Riempire la sala è imperativo categorico per dimostrare di essere scrittore ben seguito non solo sui social! Se l’indomani nessuno si ricorderà di lui, se il libro non si troverà in nessuna libreria fa niente, i quindici minuti di notorietà li ha avuti.

E poi ci sono sempre i "gruppi social" su facebook di scrittori esordienti o emergenti che non emergono mai, dove pubblicare la copertina del proprio libro.

Poi ci sono quelli che scrivono perché non hanno niente di meglio da fare e siccome sono riusciti a riempire settanta pagine di seguito hanno eletto lo scritto a capolavoro da pubblicare ad ogni costo. E lo presentano, perché se hai scritto un libro e non lo presenti a nessuno, a che serve? Sono i cosiddetti scrittori accidentali.

Ma capita anche che (come dicevo prima) ci sia un sovraffollamento di scrittori e la gente, malgrado le minacce non sappia dove andare. 

Prendiamo Sciacca.
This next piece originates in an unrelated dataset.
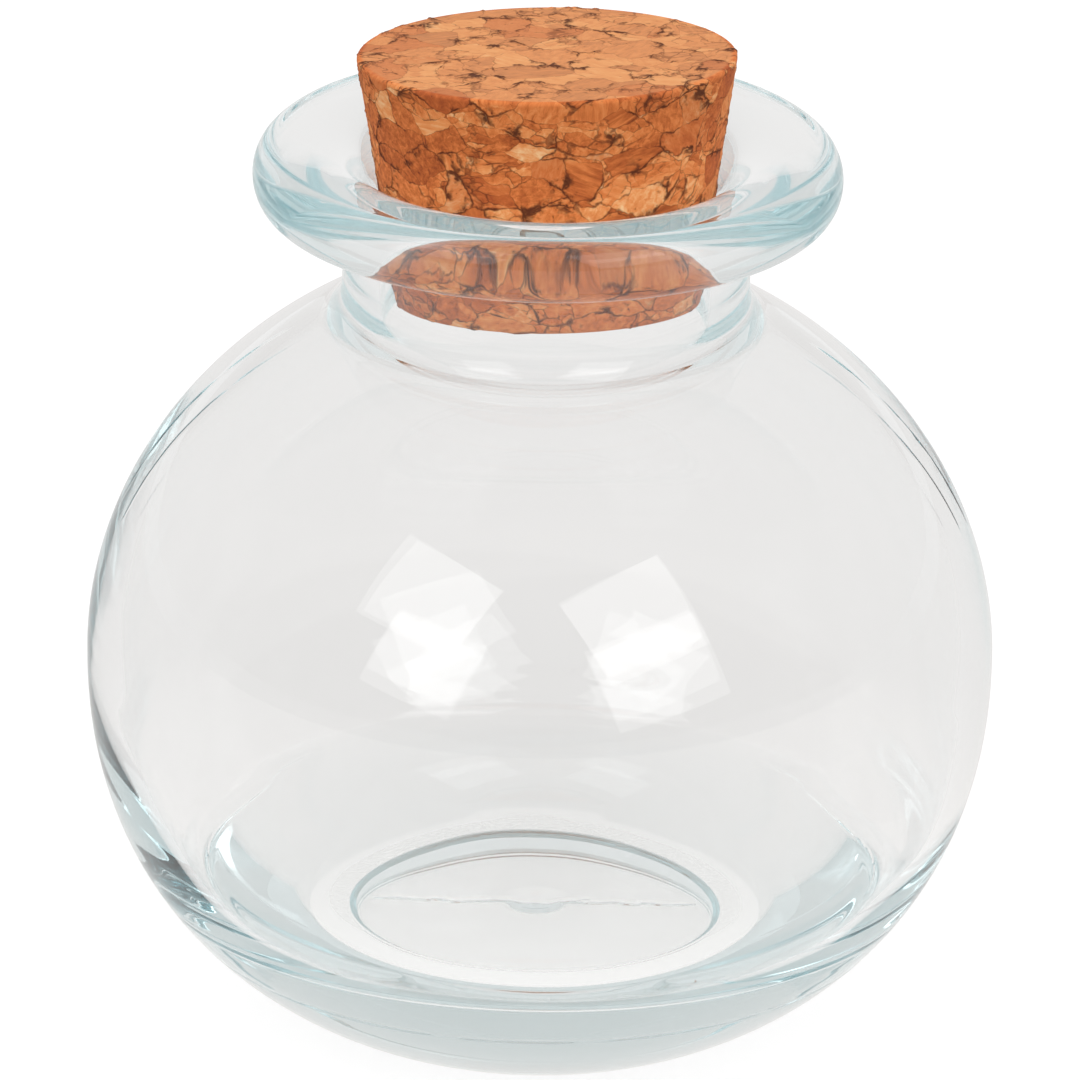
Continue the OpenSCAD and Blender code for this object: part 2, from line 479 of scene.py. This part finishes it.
def finished(turn, shape, material):
    """Adds the nodes that close a group: smooth shading, real geometry and the material."""
    smooth = turn.node("GeometryNodeSetShadeSmooth", None, {"Geometry": shape, "Shade Smooth": True})
    real = turn.node("GeometryNodeRealizeInstances", None, {"Geometry": smooth})
    coated = turn.node("GeometryNodeSetMaterial", None, {"Geometry": real, "Material": material})
    turn.node("NodeGroupOutput", None, {"Geometry": coated})


def new_group(name, inputs):
    """A geometry node group with one geometry in and out, and the named inputs that it is given."""
    group = bpy.data.node_groups.new(name, "GeometryNodeTree")
    group.interface.new_socket("Geometry", in_out="INPUT", socket_type="NodeSocketGeometry")
    group.interface.new_socket("Geometry", in_out="OUTPUT", socket_type="NodeSocketGeometry")
    for label, kind, value in inputs:
        socket = group.interface.new_socket(label, in_out="INPUT", socket_type="NodeSocket" + kind)
        if value is not None:
            socket.default_value = value
    return group, Wire(group)


def ridge(wire, distance, half_width):
    """1 on a line and 0 beyond half its width."""
    return 1 - wire.math("ABSOLUTE", distance).step(0, half_width)


def facing(side, place, radius):
    """How squarely a place on the jar faces one side: 1 straight towards it, and 0 a quarter turn away."""
    return (place["X"]*side[0] + place["Y"]*side[1])/radius


blowing, blow = new_group("blown_in_a_mould", (
    ("Steps Round", "Int", 300),
    ("Crowding At Seams", "Float", 0.40),
    ("Seam Height", "Float", 0.10*MM),
    ("Seam Half Width", "Float", 0.5*MM),
    ("Plate Line Radius", "Float", plate_line_r*MM),
    ("Plate Line Height", "Float", 0.09*MM),
    ("Plate Line Half Width", "Float", 0.4*MM),
    ("Parting Height", "Float", 0.45*MM),
    ("Parting Half Width", "Float", 0.45*MM),
    ("Parting Wander", "Float", 3*MM),
    ("Heavy Side Thickness", "Float", 1.7*MM),
    ("Ripple Depth", "Float", 0.12*MM),
    ("Ripple Size", "Float", 22*MM),
    ("Glass", "Material", None),
))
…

Fatti i conti (approssimativamente per difetto) negli ultimi anni (fra romanzi, poesie e saggi) hanno pubblicato almeno un libro ben 34 (trentaquattro) scrittori diversi. Insomma ci sono più scrittori che medici all’ospedale. Questa situazione, in gergo, si chiama "fermento culturale". 
E vale anche per i paesi vicini.

E poi capita, a volte che, in mezzo a questa folla di intellettuali, scrittori, poeti, saggisti, alla presentazione di un libro che meriterebbe l’attenzione del pubblico ci siano poche persone, una decina al massimo. 

Questo accade in due occasioni. Quando l’autore non è territoriale e quando non è famoso. In questi due casi se ne ritornerà mestamente a casa col suo pacco di libri invenduti perché (in molti casi) non ha un editore che lo supporta adeguatamente e non fa parte del fermento culturale del territorio.
Insomma, fermentato malamente. 

A loro va la mia ammirazione e solidarietà. E allora, mi raccomando, seguite gli scrittori meritevoli di incoraggiamento, supportateli. 
Per gli altri le sale si riempiono a prescindere.